**Exercise prompt**. Reproduce all of the data exactly.

Rows from an object dataset:

....

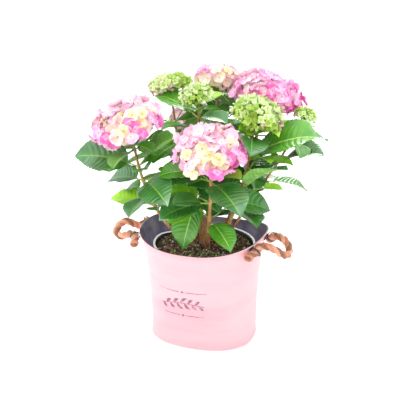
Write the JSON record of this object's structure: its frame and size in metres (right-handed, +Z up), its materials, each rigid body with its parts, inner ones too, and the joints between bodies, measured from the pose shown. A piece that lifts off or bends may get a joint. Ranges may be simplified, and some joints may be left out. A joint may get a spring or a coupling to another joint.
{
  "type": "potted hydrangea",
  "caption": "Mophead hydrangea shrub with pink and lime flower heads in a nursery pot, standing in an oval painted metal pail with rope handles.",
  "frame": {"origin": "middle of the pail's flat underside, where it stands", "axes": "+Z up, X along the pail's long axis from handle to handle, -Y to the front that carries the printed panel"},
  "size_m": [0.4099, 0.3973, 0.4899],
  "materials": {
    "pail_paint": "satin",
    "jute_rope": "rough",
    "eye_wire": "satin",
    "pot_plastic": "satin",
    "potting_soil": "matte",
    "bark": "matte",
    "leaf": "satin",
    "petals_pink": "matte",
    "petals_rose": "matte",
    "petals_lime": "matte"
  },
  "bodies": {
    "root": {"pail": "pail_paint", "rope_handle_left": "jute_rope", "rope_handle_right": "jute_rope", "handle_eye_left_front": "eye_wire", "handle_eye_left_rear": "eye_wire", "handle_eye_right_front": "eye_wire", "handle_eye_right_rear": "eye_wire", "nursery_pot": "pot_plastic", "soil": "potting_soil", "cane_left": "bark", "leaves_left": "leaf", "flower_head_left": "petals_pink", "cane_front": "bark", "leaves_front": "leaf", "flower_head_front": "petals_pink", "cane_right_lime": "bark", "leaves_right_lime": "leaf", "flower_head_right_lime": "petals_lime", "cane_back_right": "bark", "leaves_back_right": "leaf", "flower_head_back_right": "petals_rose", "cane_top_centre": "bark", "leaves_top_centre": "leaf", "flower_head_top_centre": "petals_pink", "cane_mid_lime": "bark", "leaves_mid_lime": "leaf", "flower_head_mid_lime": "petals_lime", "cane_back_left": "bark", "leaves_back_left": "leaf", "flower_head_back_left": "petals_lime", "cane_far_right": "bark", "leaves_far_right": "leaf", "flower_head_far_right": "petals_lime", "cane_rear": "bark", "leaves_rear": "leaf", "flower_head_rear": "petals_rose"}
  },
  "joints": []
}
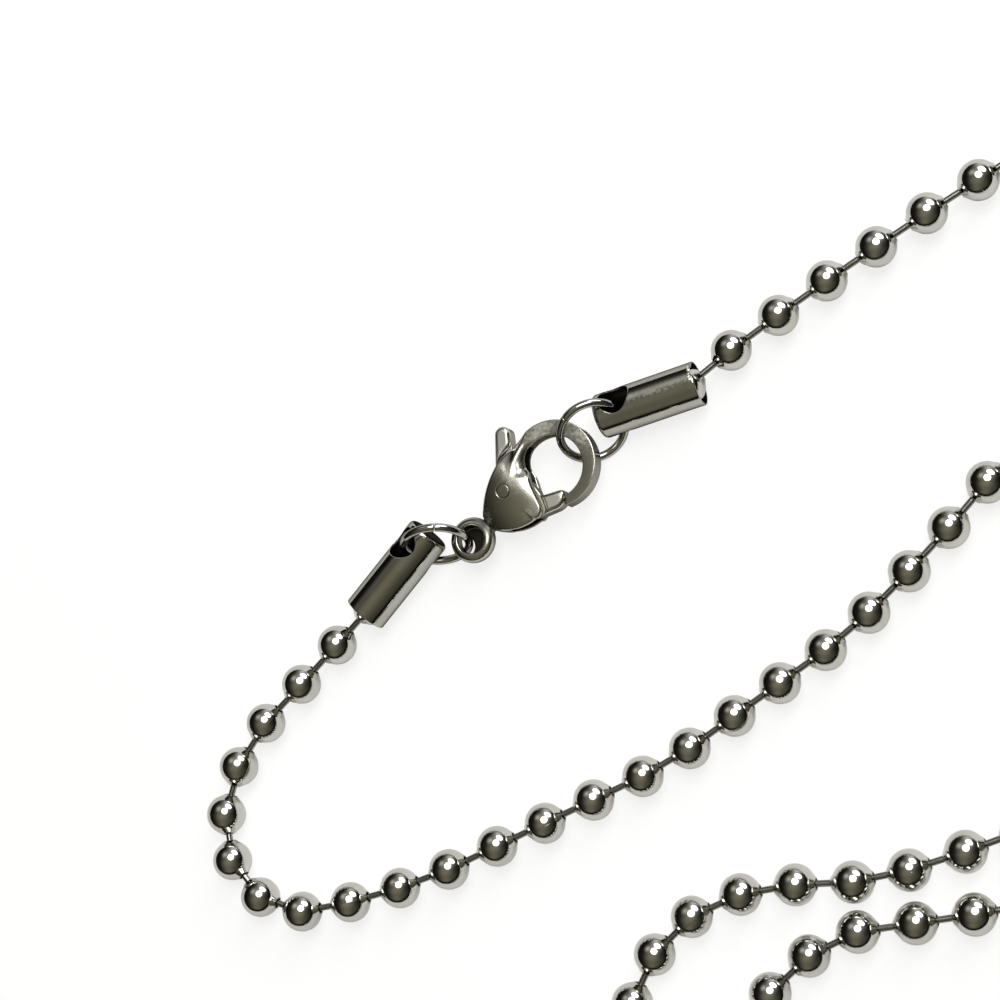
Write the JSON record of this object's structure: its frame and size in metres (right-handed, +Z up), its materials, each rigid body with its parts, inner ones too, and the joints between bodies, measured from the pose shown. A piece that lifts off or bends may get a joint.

....

**Solved exercise**.
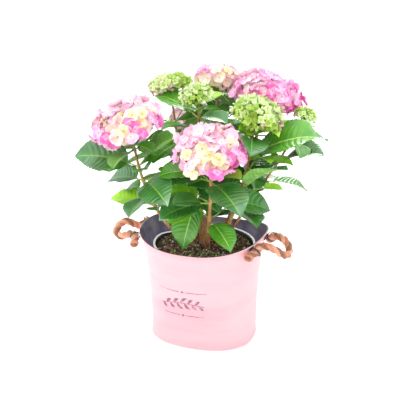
Write the JSON record of this object's structure: its frame and size in metres (right-handed, +Z up), its materials, each rigid body with its parts, inner ones too, and the joints between bodies, measured from the pose shown. A piece that lifts off or bends may get a joint. Ranges may be simplified, and some joints may be left out. A joint may get a spring or a coupling to another joint.
{
  "type": "potted hydrangea",
  "caption": "Mophead hydrangea shrub with pink and lime flower heads in a nursery pot, standing in an oval painted metal pail with rope handles.",
  "frame": {"origin": "middle of the pail's flat underside, where it stands", "axes": "+Z up, X along the pail's long axis from handle to handle, -Y to the front that carries the printed panel"},
  "size_m": [0.4099, 0.3973, 0.4899],
  "materials": {
    "pail_paint": "satin",
    "jute_rope": "rough",
    "eye_wire": "satin",
    "pot_plastic": "satin",
    "potting_soil": "matte",
    "bark": "matte",
    "leaf": "satin",
    "petals_pink": "matte",
    "petals_rose": "matte",
    "petals_lime": "matte"
  },
  "bodies": {
    "root": {"pail": "pail_paint", "rope_handle_left": "jute_rope", "rope_handle_right": "jute_rope", "handle_eye_left_front": "eye_wire", "handle_eye_left_rear": "eye_wire", "handle_eye_right_front": "eye_wire", "handle_eye_right_rear": "eye_wire", "nursery_pot": "pot_plastic", "soil": "potting_soil", "cane_left": "bark", "leaves_left": "leaf", "flower_head_left": "petals_pink", "cane_front": "bark", "leaves_front": "leaf", "flower_head_front": "petals_pink", "cane_right_lime": "bark", "leaves_right_lime": "leaf", "flower_head_right_lime": "petals_lime", "cane_back_right": "bark", "leaves_back_right": "leaf", "flower_head_back_right": "petals_rose", "cane_top_centre": "bark", "leaves_top_centre": "leaf", "flower_head_top_centre": "petals_pink", "cane_mid_lime": "bark", "leaves_mid_lime": "leaf", "flower_head_mid_lime": "petals_lime", "cane_back_left": "bark", "leaves_back_left": "leaf", "flower_head_back_left": "petals_lime", "cane_far_right": "bark", "leaves_far_right": "leaf", "flower_head_far_right": "petals_lime", "cane_rear": "bark", "leaves_rear": "leaf", "flower_head_rear": "petals_rose"}
  },
  "joints": []
}
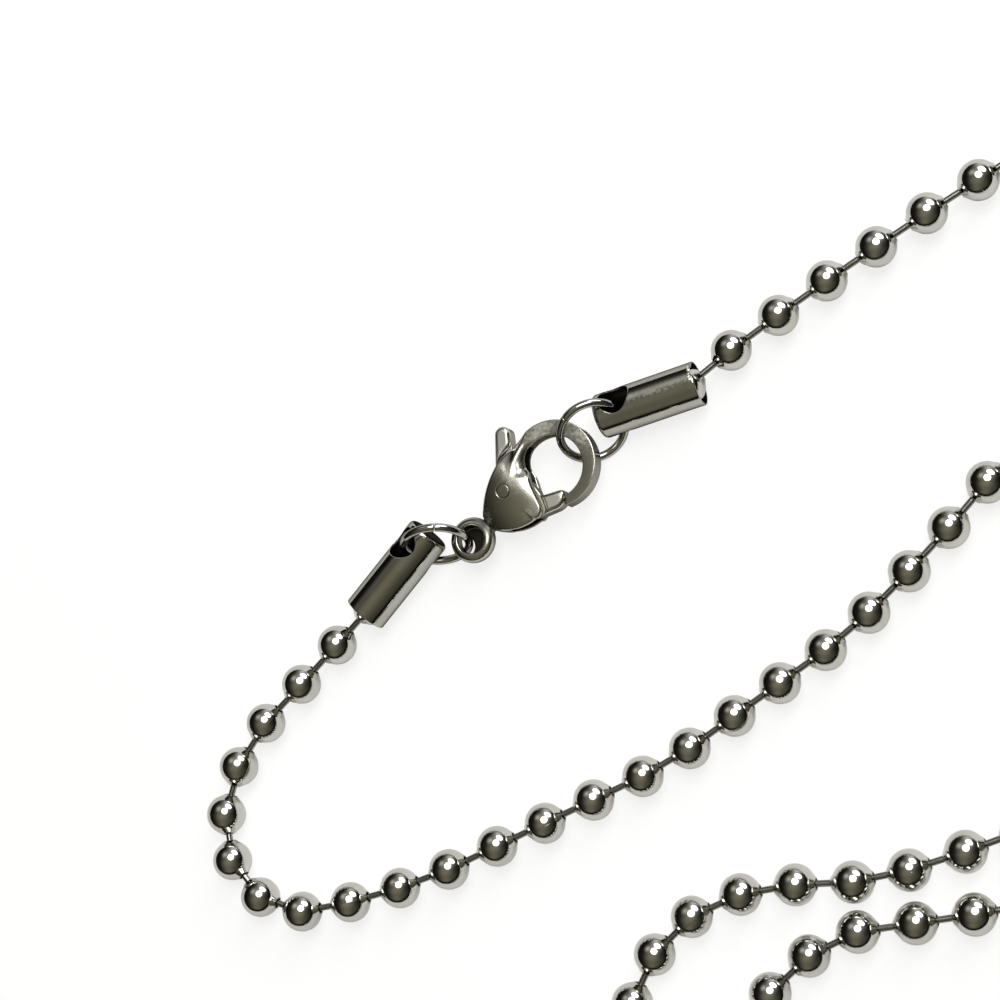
Write the JSON record of this object's structure: its frame and size in metres (right-handed, +Z up), its materials, each rigid body with its parts, inner ones too, and the joints between bodies, measured from the pose shown. A piece that lifts off or bends may get a joint.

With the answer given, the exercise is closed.